Image: A dark cloud of cosmic dust snakes across this spectacular wide field image, illuminated by the brilliant light of new stars. This dense cloud is a star-forming region called Lupus 3, where dazzlingly hot stars are born from collapsing masses of gas and dust. This image was created from images taken using the VLT Survey Telescope and the MPG/ESO 2.2-metre telescope and is the most detailed image taken so far of this region. Credit: ESO/R. Colombari.
However we manage it, dust mitigation appears essential. Dana Andrews once calculated that for a starship moving at 0.3 c, a tenth of a micron grain of typical carbonaceous dust would have a relative kinetic energy of 37,500,000 GeV.. So understanding what’s around us, and in particular the gas and dust environment beyond but near the Solar System, is essential for future probes. For those wanting to brush up, the best overview on the interstellar medium remains Bruce Draine’s Physics of the Interstellar and Intergalactic Medium (Princeton, 2010).
Of course, most of the interstellar medium is made up of gas rather than dust, at a ratio of something like 99 to 1. The dust effect can be catastrophic, but the presence of this hydrogen and helium has been invoked by people like Robert Bussard because it could theoretically provide fuel to an interstellar ramscoop craft. Current thinking leans away from the idea, but it’s interesting to learn that we have sources of hydrogen far larger than we realized and also much closer to the Sun than, say, the Orion Nebula.

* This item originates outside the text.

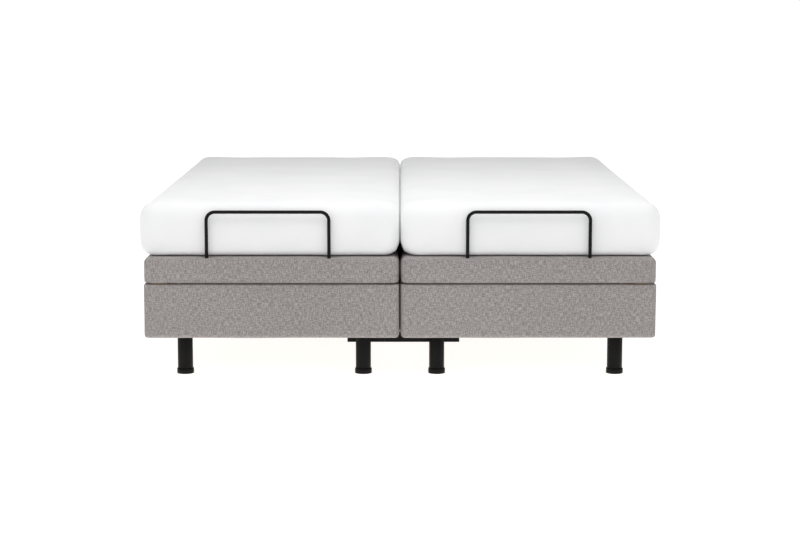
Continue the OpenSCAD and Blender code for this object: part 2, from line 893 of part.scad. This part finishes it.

Thus my interest in a new paper out of Rutgers University. An international team working with astrophysicist Blakesley Burkhart has identified a hitherto unobserved cloud that could one day spawn new stars. Composed primarily of molecular hydrogen and dust, along with carbon monoxide, the cloud emerged in studies at far-ultraviolet wavelengths. The discovery is unusual because it is difficult to observe molecular hydrogen directly. Most observations of such clouds have to employ radio and infrared data, where the signature of CO is a clear tracer of the mass of molecular hydrogen.
Image: Blakesley Burkhart, a Rutgers University astrophysicist, has led a team that discovered the molecular hydrogen gas cloud, Eos. Credit: Rutgers University.
The data for this work were collected by FIMS-SPEAR (fluorescent imaging spectrograph), a far-ultraviolet instrument aboard the Korean satellite STSAT-1. Named Eos, the new cloud turns out to be one of the largest single structures in the sky. It is located some 300 light years away at the edge of the Local Bubble, and masses about 3400 times the mass of the Sun. The Solar System itself resides within the Local Bubble, which is several hundred parsecs in diameter and was probably formed by supernovae that created a hot interior cavity now surrounded by gas and dust. The nearby star-forming regions closest to the Sun are found along the surface of this bubble.
If we could see it with the naked eye, Eos would measure about forty moons across the sky. The likely reason it has not been detected before is that it is unusually deficient in carbon monoxide and thus hard to find with more conventional methods. Says Burkhart:
“This is the first-ever molecular cloud discovered by looking for far ultraviolet emission of molecular hydrogen directly. The data showed glowing hydrogen molecules detected via fluorescence in the far ultraviolet. This cloud is literally glowing in the dark.”
And getting back to dust, this work usefully shows us how we’re beginning to map relatively nearby space to locate concentrated areas of such matter. From the paper:
Using Dustribution [a 3D dust mapping algorithm], we compute a 3D dust map of the solar neighbourhood out to a distance of 350 pc. Figure 3 [below] shows the reconstructed map, focusing on the region of the Eos cloud as a function of distance. We see a single, distinct cloud that corresponds to the H2 emission stretching from 94 to 130 pc; no other clouds are visible along the same lines of sight in Fig. 3. This establishes the cloud as among the closest to our Solar System, on the near side of the Sco–Cen OB association [Scorpius–Centaurus Association, young stars including the Southern Cross formed from the same molecular cloud]…
Image: This is part of Figure 3 from the paper. Caption: 3D dust density structure of the Eos cloud. Two-dimensional slices of the cloud at different distances. The colour bar indicates both the total dust extinction density and the total mass density, assuming dust properties from ref. 29 and a gas-to-dust mass ratio of 124… [T]he magenta contour shows the region with high H2/FUV ratio. Credit: Burkhart et al.
And I quite like this video the scientists have put together illustrating the cloud and its relationship to the Solar System.
Image: Scientists have discovered a potentially star-forming cloud and called it “Eos.” It is one of the largest single structures in the sky and among the closest to the Sun and Earth ever to be detected. Credit: Thomas Müller (HdA/MPIA) and Thavisha Dharmawardena (NYU).
The paper is Burkhart et al., “A nearby dark molecular cloud in the Local Bubble revealed via H2 fluorescence,” Nature Astronomy 28 April 2025). Full text.
Maybe in the distant future, a solar system with life will form from the collapsing of this cloud.
Astronomers have a tendency to use Rube Goldberg units. ‘37,500,000 GeV’ is 37.5 PeV, or 3.75e+16 eV. But one eV is just 1.6e-19 J, so I believe this impressive figure is just 6 millijoules. And, well, this is ‘a tenth of a micron grain of typical carbonaceous dust’. Assuming 50 nm radius sphere of Mg2SiO4, density 2.2 g/mL, I get 5.2e-16 mL = 1.2e-15 g = 8.5e-18 mol Mg2SiO4 = 6.0e-17 mol nuclei = 36000000 nuclei, so I think each is around 1 GeV, which matches the KE for a Mg nucleus at 0.3 c. CERN has done better, accelerating hydrogen to 7 TeV, and receives these safely at a ‘beam dump’. Is the small dust really that much of a problem?